The IPMI bus, used for I/O card support, offers an out-of-band communication link between the system controller and the satellite card. That gives the controller a second channel for communicating with the card should the main bus get jammed or damaged. Furthermore, changes to the CPU cards now allow dual host or alternate system controllers to reside on the same bus, removing a crucial single point of failure in previous systems (the system controller itself). Finally, application-specific or card-specific failover techniques were added to the hardware.

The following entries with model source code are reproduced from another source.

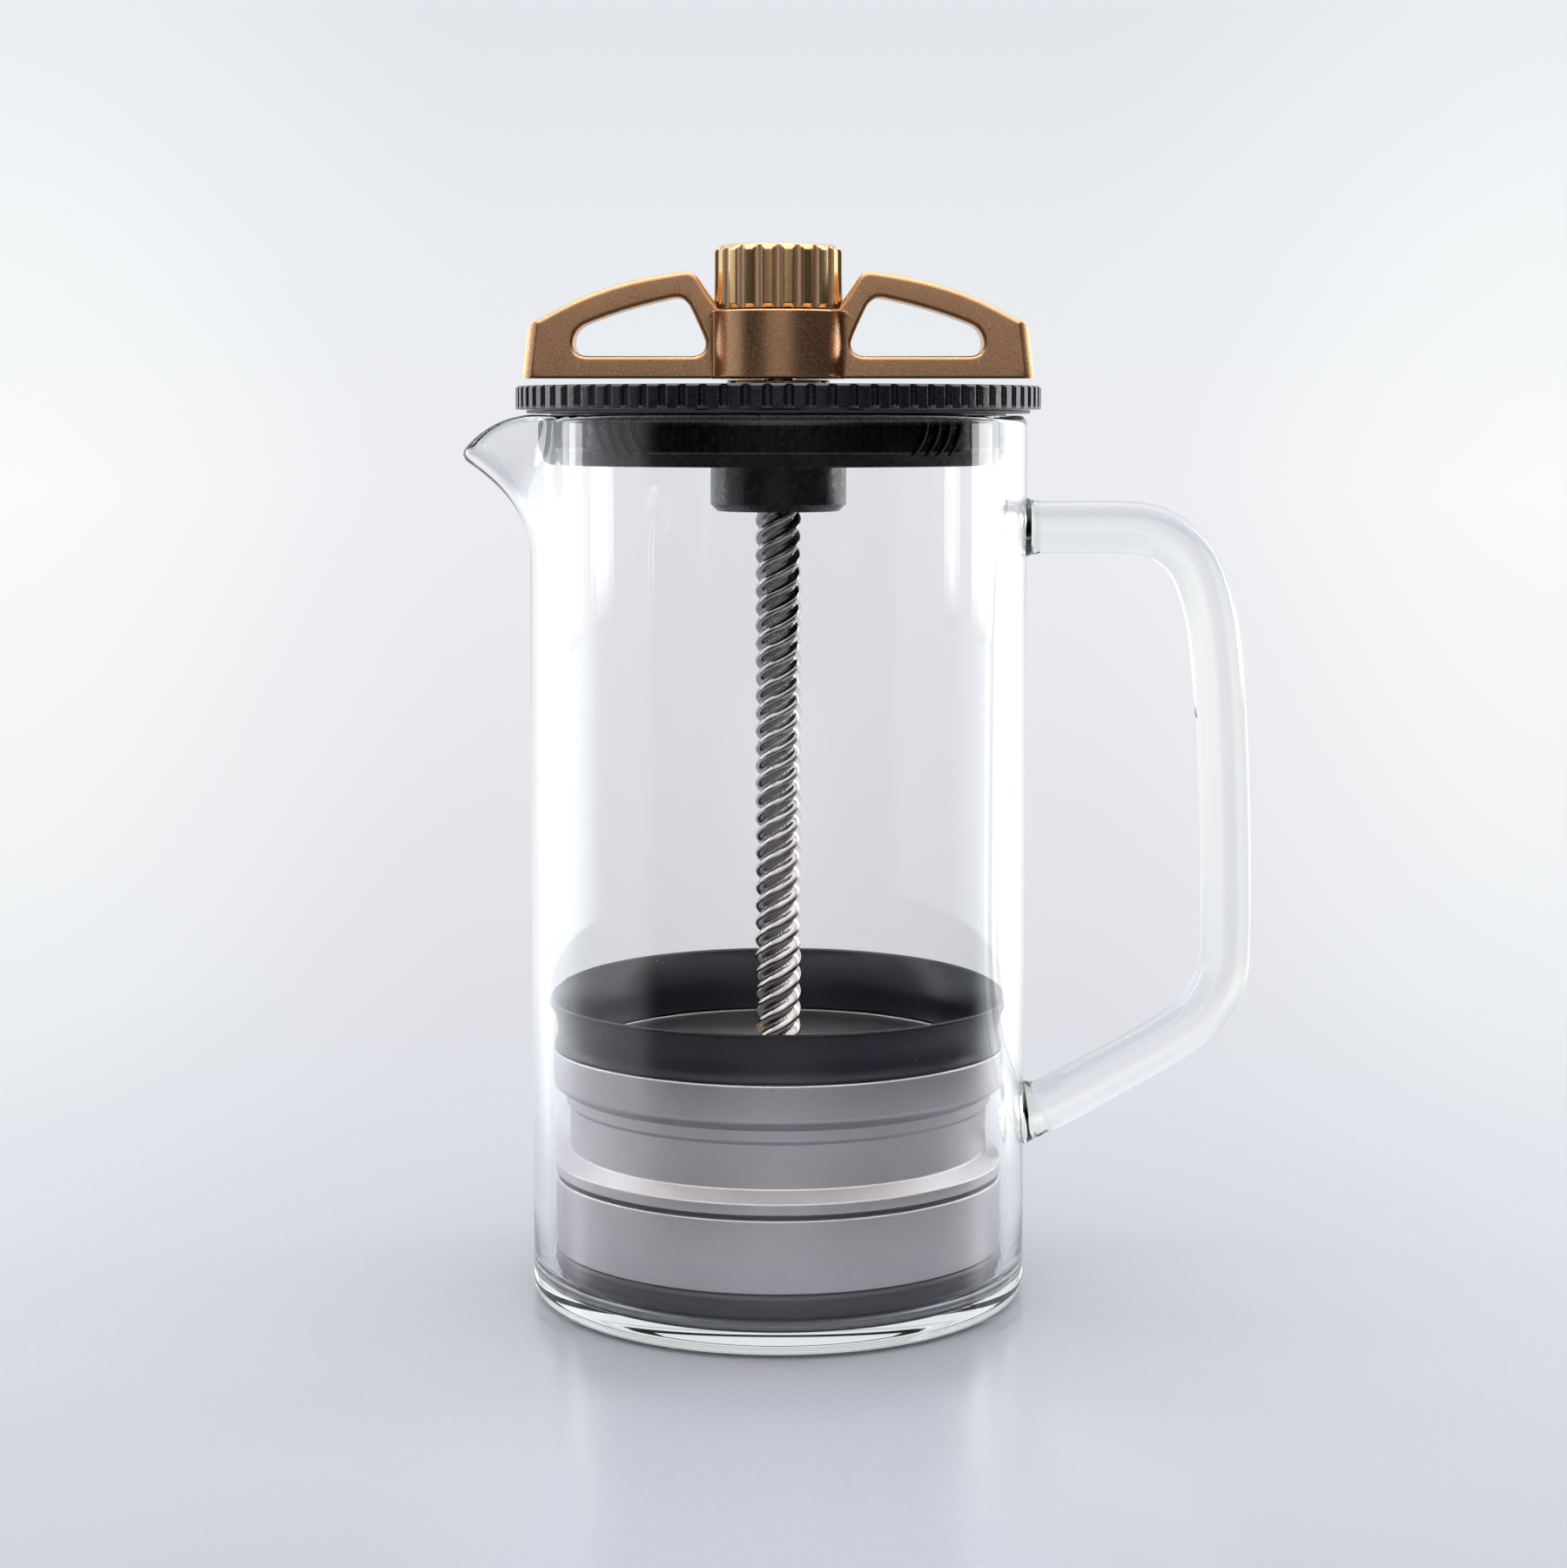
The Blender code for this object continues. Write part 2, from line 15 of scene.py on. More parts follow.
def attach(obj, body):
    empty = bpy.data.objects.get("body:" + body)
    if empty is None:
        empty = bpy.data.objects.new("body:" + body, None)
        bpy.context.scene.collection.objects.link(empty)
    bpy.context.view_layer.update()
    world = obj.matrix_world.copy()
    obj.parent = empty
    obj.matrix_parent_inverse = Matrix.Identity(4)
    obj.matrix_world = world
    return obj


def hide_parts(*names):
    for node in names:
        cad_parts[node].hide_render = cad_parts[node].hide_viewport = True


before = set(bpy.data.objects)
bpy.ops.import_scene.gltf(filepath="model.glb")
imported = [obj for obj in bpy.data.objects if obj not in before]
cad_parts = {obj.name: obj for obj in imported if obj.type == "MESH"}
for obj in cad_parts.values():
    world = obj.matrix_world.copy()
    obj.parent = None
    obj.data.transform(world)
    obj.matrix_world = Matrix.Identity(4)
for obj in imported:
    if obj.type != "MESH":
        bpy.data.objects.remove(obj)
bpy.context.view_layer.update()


MM = 0.001
TAU = 2.0 * math.pi
SCENE = bpy.context.scene

# =====================================================================
# Small geometry helpers
# =====================================================================


def rounded(points, closed=True, seg=5, default=0.25):
    """Corners turned into arcs. A point is (x, y) or (x, y, radius); None takes the largest that fits."""
    n = len(points)
    out = []
    for i, p in enumerate(points):
        r = p[2] if len(p) > 2 else default
        if not closed and i in (0, n - 1):
            out.append((p[0], p[1]))
            continue
        p0, p2 = points[i - 1], points[(i + 1) % n]
        c = np.array(p[:2], float)
        a, b = np.array(p0[:2], float) - c, np.array(p2[:2], float) - c
        la, lb = float(np.hypot(*a)), float(np.hypot(*b))
        a, b = a / la, b / lb
        ang = math.acos(max(-1.0, min(1.0, float(a @ b))))
        if r == 0 or ang > math.pi - 0.01:
            out.append((p[0], p[1]))
            continue
        cut = 0.48 * min(la, lb)
        if r is not None:
            cut = min(cut, r / math.tan(ang / 2))
        rad = cut * math.tan(ang / 2)
        mid = a + b
        centre = c + mid / np.hypot(*mid) * (rad / math.sin(ang / 2))
        s, e = c + a * cut - centre, c + b * cut - centre
        sweep = math.pi - ang
        k = max(2, int(math.ceil(sweep / (math.pi / 2) * seg)) + 1)
        for j in range(k + 1):
            t = j / k
            w = (math.sin((1 - t) * sweep) * s + math.sin(t * sweep) * e) / math.sin(sweep)
            out.append((float(centre[0] + w[0]), float(centre[1] + w[1])))
    return out


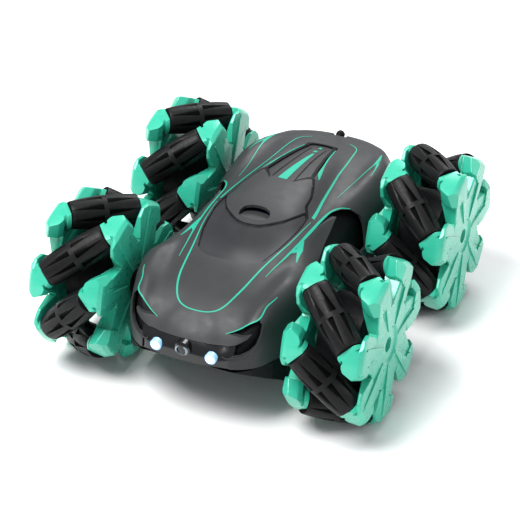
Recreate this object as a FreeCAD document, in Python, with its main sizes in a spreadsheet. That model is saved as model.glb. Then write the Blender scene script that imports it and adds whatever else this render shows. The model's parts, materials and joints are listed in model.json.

The shelf-clustering capability is yet another enhancement. It allows the systems to support scaling and further improve reliability through a number of additional techniques. These include a focus on shelves (racks), rather than cards, making it easier to manage the clustering and the implementation of a checkpoint, failover, and restart mechanism for applications running within a shelf. As part of the redundancy support, the system provides alternate pathing. Disk and network operations, then, can be automatically redirected to predefined alternate paths should a failure occur. The failed card then can be serviced without disrupting the system. Additionally, the system can be dynamically reconfigured while it is up and running without a system reboot. That also aids the system manager when online repairs or server reconfiguration must be completed.
Along with the hardware improvements, software at the operating system level (Solaris 8.0 and ChorusOS 4.0) was enhanced to better support the clustering and failover. The CP2000 HA program combines the real-time ChorusOS with the Solaris OS to yield a 64-bit operating system with a hot-swap framework that integrates CompactPCI-specific drivers and optimized backplane communications. The extended Solaris OS will be an integrated program that contains common APIs, management functions, and common Java technology-enabled capabilities that permit the dynamic delivery of IP services. The common set of open APIs and services is shared between the two operating systems.